On 20 January 1945 Strik-Strikfeldt's wife, and daughter Dela, were evacuated from Posen. Three days later Sergei Frohlich ordered him to travel to Frankfurt an der Oder immediately, whence he was collected and taken to Dabendorf.

"I went to Zossen to see General Gehlen, who told me to go and find my family. After many adventures I found them in the little village of Sallgast between Finsterwalde and Senftenberg. My mother wanted to stay there, she was tired of being on the move. All her life she had been a refugee."

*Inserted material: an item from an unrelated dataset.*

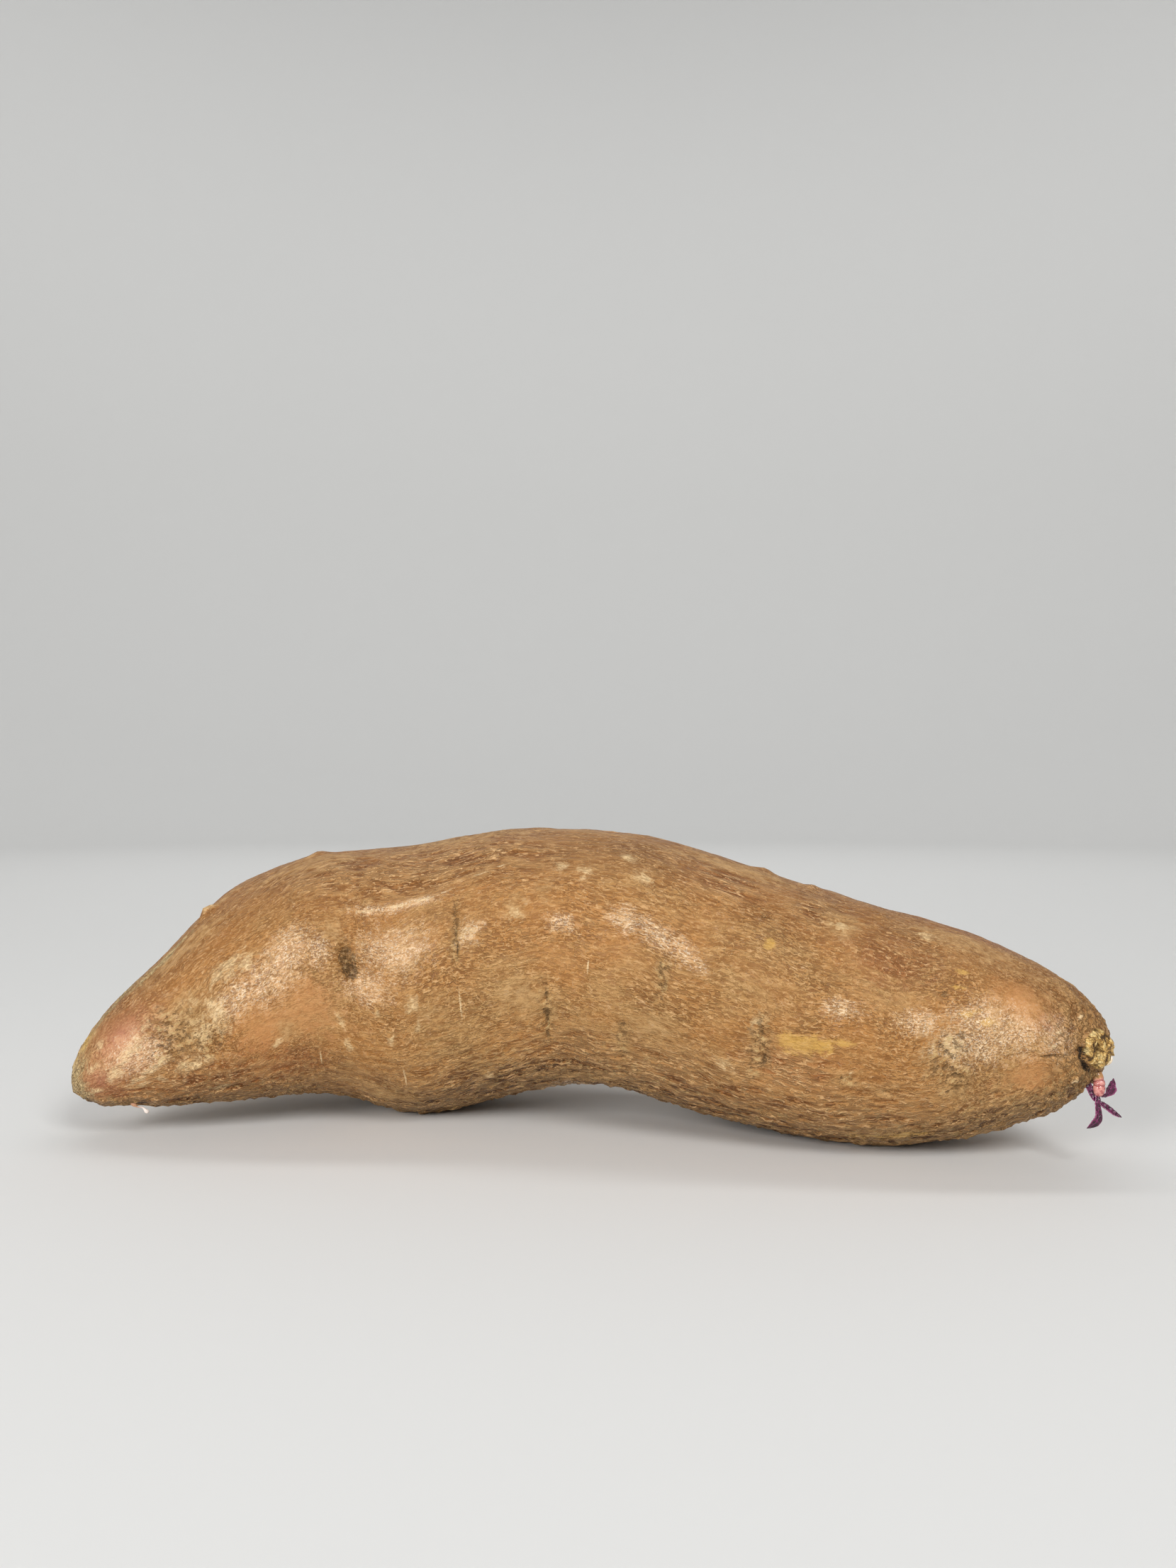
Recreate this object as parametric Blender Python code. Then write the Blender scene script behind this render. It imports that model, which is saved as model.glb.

In early April 1945 Gehlen had Strik-Strikfeldt posted as sick and after some confusion at the OKH, he left and took his family to the Allgäu. On 14 April Vlasov, Kroeger, and a few senior officers of the Russian Liberation Army tracked him down and they had their last meeting. Strik-Strikfeldt agreed to negotiate their surrender with the Western powers. Interrogated by the US Colonel Snyder and later General Patch, Strik-Strikfeldt became a PoW and was moved to Augsburg where he was interned with Göring and Gehlen amongst others. Later he was transferred to Mannheim and interned with Field-Marshals von Blomberg, List, von Weichs and von Leeb; and Generals Guderian and Köstring. Here he also met up with Gustav Hilger again and Hitler's personal photographer Heinrich Hoffmann.

==Death==

Strik-Strikfeldt died in Oberstaufen in September 1977. His 1970 memoirs, Gegen Stalin und Hitler. General Wlassow und die russische Freiheitsbewegung (Against Stalin and Hitler: Memoir of the Russian Liberation Movement), are an important source regarding the Russian Nazi collaborators and General Vlasov, and also the role played by Baltic Germans.